→ WRITTEN REQUEST: Can the data below be echoed back word for word?

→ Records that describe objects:
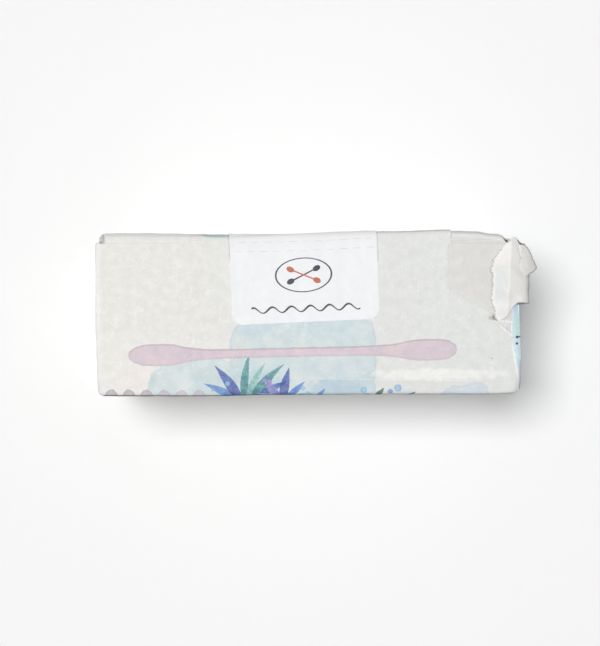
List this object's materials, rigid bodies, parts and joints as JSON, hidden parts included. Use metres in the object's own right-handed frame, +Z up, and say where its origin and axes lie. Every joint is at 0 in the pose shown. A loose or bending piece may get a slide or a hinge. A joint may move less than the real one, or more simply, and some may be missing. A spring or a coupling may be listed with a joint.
{
  "type": "cotton swab refill pack",
  "caption": "Paper-wrapped block of upright cotton swabs with folded ends, a lapped top, a torn corner and a glued closure label bent over the back edge.",
  "frame": {"origin": "middle of the base, which the pack stands on", "axes": "+X to the pack's right along its width, +Y to its back, +Z up towards the top with the closure label"},
  "size_m": [0.1007, 0.0375, 0.0795],
  "materials": {
    "wrapping_paper": "uncoated off-white wrapping paper with pale blue wash and pink-grey print",
    "label_paper": "smooth white label paper with a slight sheen"
  },
  "bodies": {
    "root": {"paper_wrapper": "wrapping_paper", "closure_label": "label_paper"}
  },
  "joints": []
}
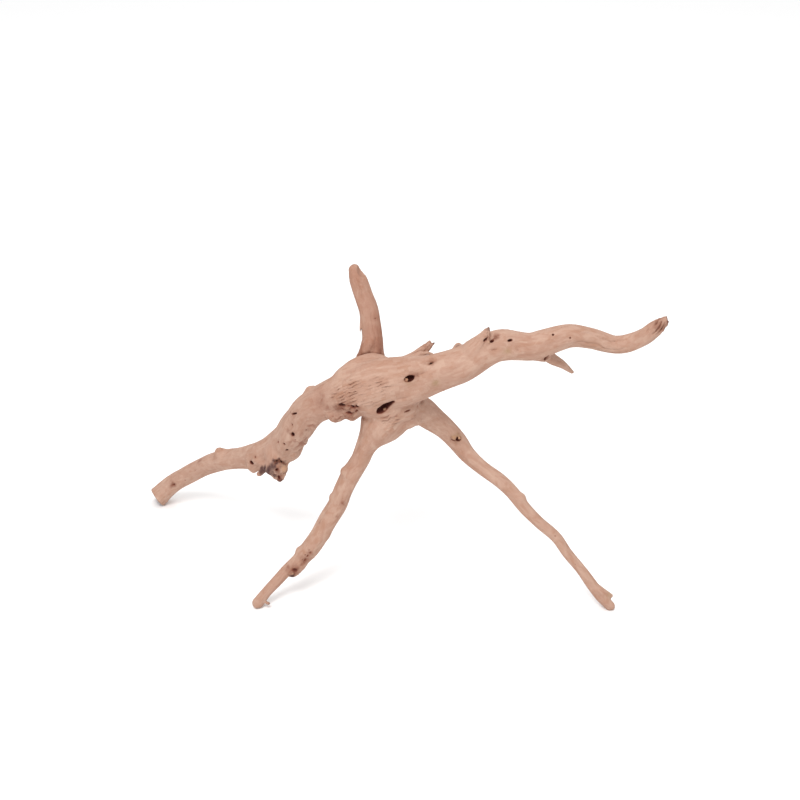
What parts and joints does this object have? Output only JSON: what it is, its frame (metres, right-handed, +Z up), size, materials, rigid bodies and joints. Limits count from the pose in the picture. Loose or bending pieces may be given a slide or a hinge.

→ WRITTEN ANSWER:
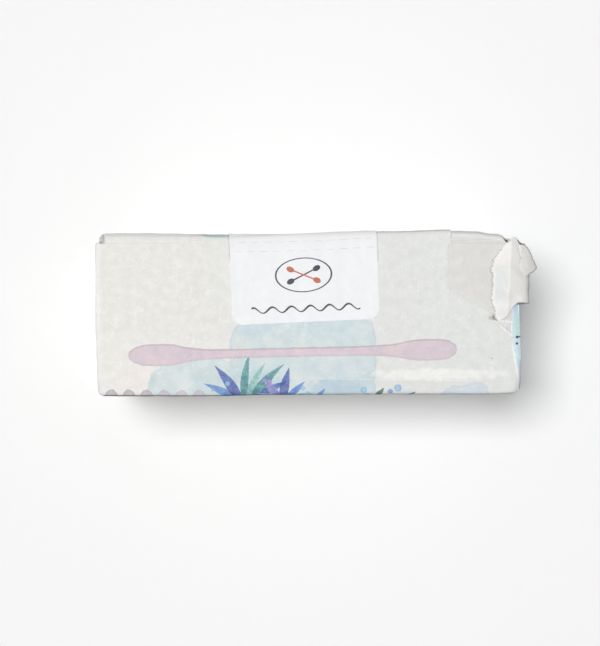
List this object's materials, rigid bodies, parts and joints as JSON, hidden parts included. Use metres in the object's own right-handed frame, +Z up, and say where its origin and axes lie. Every joint is at 0 in the pose shown. A loose or bending piece may get a slide or a hinge. A joint may move less than the real one, or more simply, and some may be missing. A spring or a coupling may be listed with a joint.
{
  "type": "cotton swab refill pack",
  "caption": "Paper-wrapped block of upright cotton swabs with folded ends, a lapped top, a torn corner and a glued closure label bent over the back edge.",
  "frame": {"origin": "middle of the base, which the pack stands on", "axes": "+X to the pack's right along its width, +Y to its back, +Z up towards the top with the closure label"},
  "size_m": [0.1007, 0.0375, 0.0795],
  "materials": {
    "wrapping_paper": "uncoated off-white wrapping paper with pale blue wash and pink-grey print",
    "label_paper": "smooth white label paper with a slight sheen"
  },
  "bodies": {
    "root": {"paper_wrapper": "wrapping_paper", "closure_label": "label_paper"}
  },
  "joints": []
}
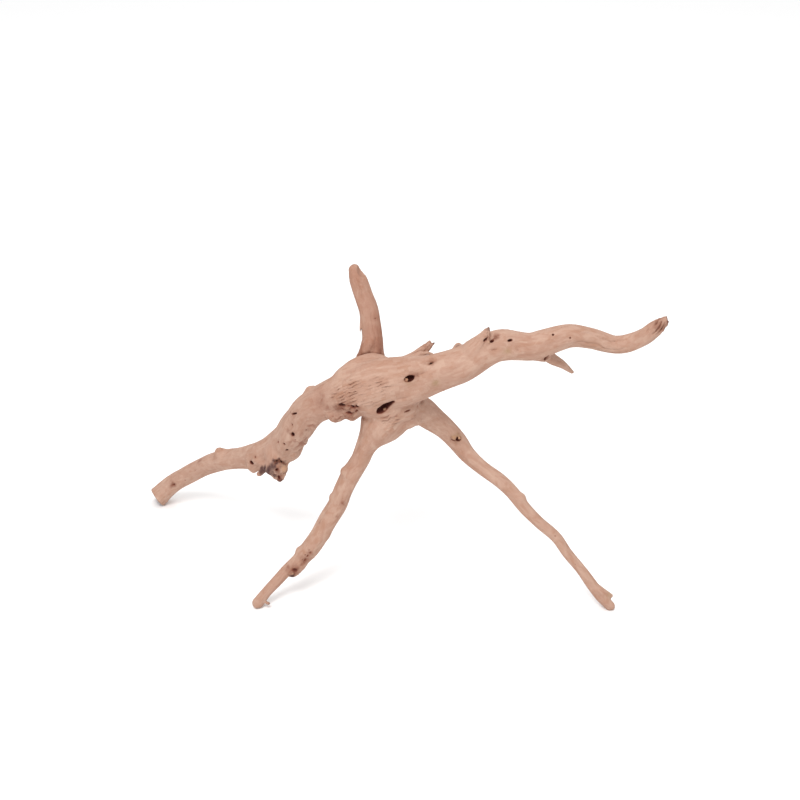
What parts and joints does this object have? Output only JSON: what it is, its frame (metres, right-handed, +Z up), size, materials, rigid bodies and joints. Limits count from the pose in the picture. Loose or bending pieces may be given a slide or a hinge.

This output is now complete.